Adams was fast-tracked into the job on Lara's withdrawal two weeks prior to the home series against Zimbabwe and Pakistan in 2000.

The West Indies won both but defeats that followed in England, 3-1, and Australia, another 5-0 whitewash, and Adams' own poor batting form, prompted the recall of Hooper, who had announced his retirement prior to the 1999 World Cup.

The West Indies managed only four victories, against 11 defeats, in his 22 Tests in charge.

When they were knocked out after the first round of last year's World Cup in South Africa - as they had been under Lara in 1999 in England - Lara was asked by then president of the West Indies Cricket Board (WICB) to return to the captaincy.

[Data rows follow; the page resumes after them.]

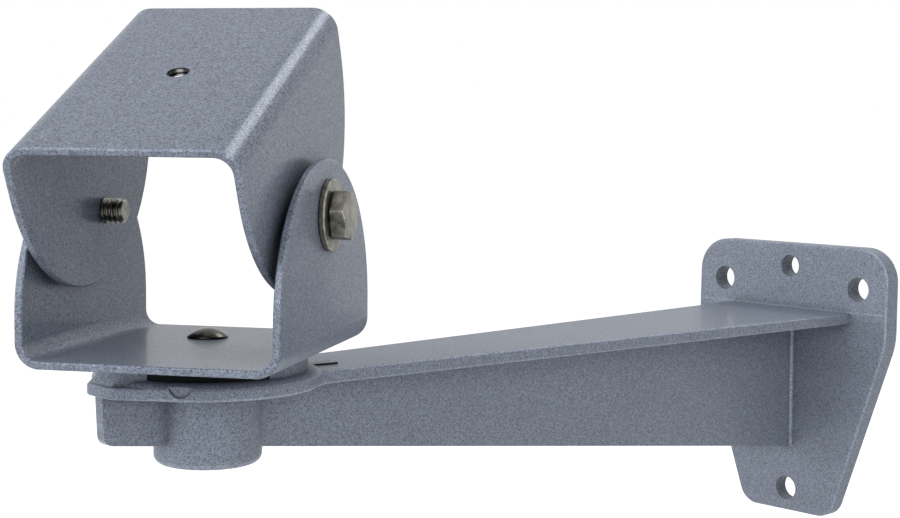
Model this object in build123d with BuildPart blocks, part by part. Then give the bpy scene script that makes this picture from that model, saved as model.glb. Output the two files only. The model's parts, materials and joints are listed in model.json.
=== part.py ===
# Wall bracket for a security camera: a cast arm with a T section on a bolted wall plate,
# and a pan and tilt head made of two folded sheet yokes at its free end.
# Millimetres. The wall is the plane y = 0 and the arm runs out along -Y. +Z is up.
# z = 0 is the flat top of the arm and x = 0 is its plane of symmetry.

from math import cos, radians, sin, tan
import os

from build123d import *

os.makedirs("parts", exist_ok=True)

# wall plate
plate_t = 6.8
plate_half = 40.1
plate_top = 22.8
plate_waist_z = -10.0
plate_foot_half = 18.5
plate_foot_z = -73.6
plate_top_r = 11.5
plate_waist_r = 26.0
plate_foot_r = 7.5
plate_edge_r = 0.9
parting_z = -1.0
draft_deg = 1.0
side_hole_pitch = 57.15
side_hole_z = 8.5
wall_hole_d = 8.4
middle_hole_z = 14.8
middle_hole_d = 7.6
foot_hole_z = -65.5

# arm
reach = 257.0
flange_t = 3.65
flange_root_half = 25.95
flange_tip_half = 13.2
flange_tip_y = 28.8
flange_edge_r = 0.8
neck_r = 15.7
web_t = 3.2
web_front = 32.2
web_front_lean = 0.6
web_nose_depth = 14.3
web_root_depth = 49.9
web_corner_r = 2.8
web_root_r = 1.2

# round end of the arm
rim_r = 29.2
rim_low = -2.4
rim_top = 0.65
rim_low_r = 1.2
rim_top_r = 0.8
shoulder_r = 26.2
shoulder_top = 2.0
land_r = 14.5
land_top = 7.9
land_edge = 0.8
nose_root_half = 14.0
nose_root_y = 25.0
nose_tip_half = 5.3
nose_tip_y = 32.4
nose_corner_r = 3.3
nose_edge_r = 0.6
notch_deg = -48.0
notch_width = 5.5
notch_depth = 2.0
notch_start_r = 28.4

# raised parts under the yoke: a half disc behind the pan axis and a rib out to the nose
raised_r = 25.7
raised_top = 7.4
raised_front = 0.5
rib_half = 8.9
rib_bend_y = 24.1
rib_tip_half = 4.2
rib_tip_y = 31.4
rib_top_y = 25.5

# friction pads, one in each quarter that the raised parts leave open
pad_gap = 0.1
pad_below_yoke = 0.3

# index groove on the flange
groove_start = 31.0
groove_end = 40.4
groove_w = 0.6
groove_depth = 0.5

# boss under the round end, with the sunk seat of the pan nut
boss_r = 13.9
boss_low = -22.4
boss_edge_r = 2.5
nut_well_d = 20.0
nut_seat_z = -8.4

# pan bolt and its fasteners, quarter inch with 20 threads to the inch
bolt_d = 6.35
turn_clear = 0.075
seat_clear = 0.03
washer_bore = 7.1
pan_head_d = 10.4
pan_head_h = 2.5
neck_square = 6.35
neck_clear = 0.05
neck_h = 1.6
pan_washer_d = 16.0
pan_washer_t = 1.6
lock_washer_d = 12.4
lock_washer_t = 1.6
lock_washer_gap = 1.0
nut_flats = 11.1
nut_h = 5.6
bolt_proud = 1.5
end_chamfer = 0.7

# lower yoke
pan_deg = 34.6
sheet_t = 1.9
sheet_edge = 0.35
lower_w = 64.2
lower_d = 74.2
lower_bend_r = 4.0
lower_arc_z = 11.3
tilt_z = 34.8
lower_shift_u = 4.25
lower_shift_v = -14.5

# upper yoke
tilt_deg = 25.4
ear_gap = 2.5
upper_d = 81.3
upper_top = 37.4
upper_bend_r = 4.2
upper_arc_z = 25.0
camera_thread_d = 6.35
camera_thread_depth = 0.575

# tilt bolts
tilt_washer_d = 17.5
tilt_washer_t = 1.6
hex_flats = 11.1
hex_h = 3.8
hex_face_d = 10.2
hex_face_t = 0.4
crown_deg = 30.0
washer_edge = 0.2
stub_len = 6.9
spacer_d = 14.0

# sizes that follow from the ones above
pan_y = -reach
bolt_r = bolt_d / 2
turn_r = bolt_r + turn_clear
tap_r = bolt_r + seat_clear
upper_w = lower_w - 2 * sheet_t - 2 * ear_gap
web_slope = (web_root_depth - web_nose_depth) / (reach - plate_t + web_front)
pan_bolt_end = nut_seat_z - pan_washer_t - lock_washer_t - nut_h - bolt_proud
floor_top = land_top + sheet_t

# frames of the two yokes: x runs from ear to ear, y runs back, z runs up
u_dir = Vector(cos(radians(pan_deg)), sin(radians(pan_deg)), 0)
v_dir = Vector(-sin(radians(pan_deg)), cos(radians(pan_deg)), 0)
pan_point = Vector(0, pan_y, land_top)
lower_centre = pan_point + u_dir * lower_shift_u + v_dir * lower_shift_v
pan_frame = Plane(origin=pan_point, x_dir=u_dir, z_dir=(0, 0, 1))
lower_frame = Plane(origin=lower_centre, x_dir=u_dir, z_dir=(0, 0, 1))
tilt_point = lower_centre + Vector(0, 0, tilt_z)
tilt_up = Vector(0, 0, 1) * cos(radians(tilt_deg)) - v_dir * sin(radians(tilt_deg))
tilt_frame = Plane(origin=tilt_point, x_dir=u_dir, z_dir=tilt_up)


# plane that faces out of the front of a yoke, seen with its x to the right
def front_of(frame):
    return Plane(origin=frame.origin, x_dir=frame.x_dir, z_dir=-frame.y_dir)


# plane that faces out of the right ear of a yoke, seen with its y to the right
def side_of(frame):
    return Plane(origin=frame.origin, x_dir=frame.y_dir, z_dir=frame.x_dir)


# sheet folded to a U: the flat middle lies on the frame's xy plane and both ears rise
# along z to a half circle as wide as the sheet is deep
def folded_sheet(frame, width, depth, bend_r, arc_z):
    ear_z = arc_z + depth / 2
    with BuildPart() as sheet:
        with BuildSketch(front_of(frame)):
            with BuildLine() as outside:
                Polyline((-width / 2, ear_z), (-width / 2, 0), (width / 2, 0), (width / 2, ear_z))
                fillet(outside.vertices().group_by(Axis.Y)[0], bend_r + sheet_t)
                offset(amount=sheet_t, side=Side.LEFT)
            make_face()
        extrude(amount=depth / 2, both=True)
        with BuildSketch(side_of(frame)):
            with BuildLine():
                Polyline((-depth / 2, arc_z), (-depth / 2, 0), (depth / 2, 0), (depth / 2, arc_z))
                ThreePointArc((depth / 2, arc_z), (0, ear_z), (-depth / 2, arc_z))
            make_face()
        extrude(amount=width / 2, both=True, mode=Mode.INTERSECT)
        # break the edges of the rim, but not the lines where the bends start
        seams = sheet.edges().filter_by(Axis(origin=frame.origin, direction=frame.y_dir))
        rim = (sheet.edges() - seams).filter_by(lambda e: e.length > sheet_t + 0.01)
        chamfer(rim, sheet_edge)
    return sheet.part


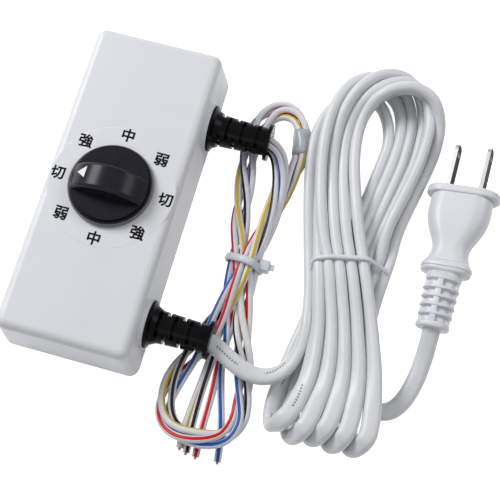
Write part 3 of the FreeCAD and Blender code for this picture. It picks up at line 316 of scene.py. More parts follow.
# A tracer's turns round its wire to the metre, and the share of each half turn that it covers.
TRACER_DRIFT = 1.6
TRACER_BAND = (0.34, 0.64)


def striped_insulation(name, stripe, start):
    """White wire insulation with two coloured tracers along it, begun at a share of a turn."""
    made = moulded(
        name, (0.72, 0.73, 0.77), (0.67, 0.68, 0.72), (0.30, 0.42), Specular_IOR_Level=0.22
    )
    tree = made.node_tree
    along, round_it = along_and_round(tree)
    drift = math_node(tree, "ADD", math_node(tree, "MULTIPLY", along, TRACER_DRIFT), start)
    turned = math_node(tree, "FRACT", math_node(tree, "ADD", round_it, drift))
    tinted(made, mask_share(tree, turned, 2.0, 0.0, TRACER_BAND), stripe)
    return made


# The flex's print: so many to the metre, where the first begins, and the share that is inked.
PRINT_DASHES = (820.0, 0.0, (0.28, 0.90))
PRINT_WORDS = (47.0, 0.0, (0.30, 0.78))
PRINT_GROUPS = (3.45, 0.24, (0.00, 0.40))
PRINT_BAND = (0.835, 0.915)
PRINT_STRENGTH = 0.75
PRINT_INK = (0.08, 0.08, 0.09)


def flex_sheath():
    """White flat flex sheath with faint plain dashes down the middle of each flat."""
    made = moulded(
        "flex white sheath", (0.69, 0.705, 0.725), (0.655, 0.67, 0.69), (0.34, 0.46), grain=1500.0
    )
    tree = made.node_tree
    along, round_it = along_and_round(tree)
    inked = mask_share(tree, round_it, 2.0, 0.0, PRINT_BAND)
    for run in (PRINT_DASHES, PRINT_WORDS, PRINT_GROUPS):
        inked = math_node(tree, "MULTIPLY", inked, mask_share(tree, along, *run))
    tinted(made, math_node(tree, "MULTIPLY", inked, PRINT_STRENGTH), PRINT_INK)
    return made


# The knob skirt's edge that is painted paler as a painted reflection: its radii and its heights.
SKIRT_REFLECTION_RADII = (15.35 * MM, 17.0 * MM)
SKIRT_REFLECTION_HEIGHTS = (0.0, 27.2 * MM)


def knob_moulding():
    """Glossy black moulding whose low skirt edge is painted paler, a painted reflection."""
    made = moulded(
        "knob black gloss", (0.006, 0.006, 0.012), (0.009, 0.009, 0.016), (0.22, 0.28),
        grain=2600.0, depth=0.03, Specular_IOR_Level=0.26, IOR=1.36,
    )
    tree = made.node_tree
    x, y, z = axes_from(tree, (0.0, KNOB_AXIS_Y * MM, 0.0))
    squares = [math_node(tree, "MULTIPLY", side, side) for side in (x, y)]
    radius = math_node(tree, "SQRT", math_node(tree, "ADD", *squares))
    edge = mask_between(tree, radius, *SKIRT_REFLECTION_RADII)
    painted_reflection = math_node(tree, "MULTIPLY", edge, mask_between(tree, z, *SKIRT_REFLECTION_HEIGHTS))
    # Painted reflection: the skirt's edge is painted a paler grey.
    tinted(made, painted_reflection, (0.17, 0.175, 0.185))
    return made


# How far a blade's broad sides, which carry painted shade, lie from its middle.
BLADE_SIDE = (0.71 * MM, 0.80 * MM)


def plated_blade():
    """Bright plated edges, and broad sides darkened with painted shade."""
    made = moulded(
        "plug blade plating", (0.44, 0.44, 0.44), (0.38, 0.38, 0.39), (0.26, 0.30),
        depth=0.0, colour_scale=12.0, Metallic=1.0, Specular_Tint=(0.30, 0.30, 0.31, 1.0),
    )
    tree = made.node_tree
    x, _, _ = axes_from(tree, (PLUG_PLACE[0] * MM, 0.0, PLUG_PLACE[2] * MM), -PLUG_LEAN)
    from_blade = math_node(
        tree, "SUBTRACT", math_node(tree, "ABSOLUTE", x), BLADE_SPACING / 2.0 * MM
    )
    side = mask_between(tree, math_node(tree, "ABSOLUTE", from_blade), *BLADE_SIDE)
    # Painted shade: the blade's broad sides are coloured a dark grey.
    tinted(made, side, (0.10, 0.10, 0.107))
    return made


# The finish of each material slot: its name, its two shades, and its roughness from least to most.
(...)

Lara said at the time it would be a "dereliction of duty" not to accept. He spoke enthusiastically about the prospects of leading, and moulding, a team filled with talented young players.

Once more the success has been moderate and the failure devastating.

In his 20 Tests at the helm since his second coming, the West Indies have won four and lost 11.

The most crushing defeats have been the five inflicted by England in the six Tests between the teams in the Caribbean in March and April and at Lord's and Edgbaston here over the past week.

Lara's mounting frustration was evident in his statement prior to the second Test against Bangladesh in Jamaica in June.

His unbeaten 400 in Antigua in the preceding series had reclaimed his world Test record score but, more significantly, had prevented a dreaded whitewash against the West Indies' oldest opponents.

When his team was embarrassed by Bangladesh, Test cricket's newest and weakest team, in a drawn match in St.Lucia a few weeks later, Lara declared that he would stand down as captain if they could not win the second and final match.

They duly did, by an innings.

It was his way, Lara explained, of motivating his players. It sounded more like desperation and motivation, a prime responsibility of any leader, has been clearly lacking in the series that has followed in England.

Lara was adamant after the defeat in the second Test on Sunday that he had been appointed for the series and was fully committed to seeing it through.

To use his expression when he took over from Hooper, it would be a dereliction of duty if he didn't.

But he has been unable to raise his team out of its prolonged slump and, as its captain, he has to be held accountable - as Hooper, Adams, Walsh, Sobers and others have been before him.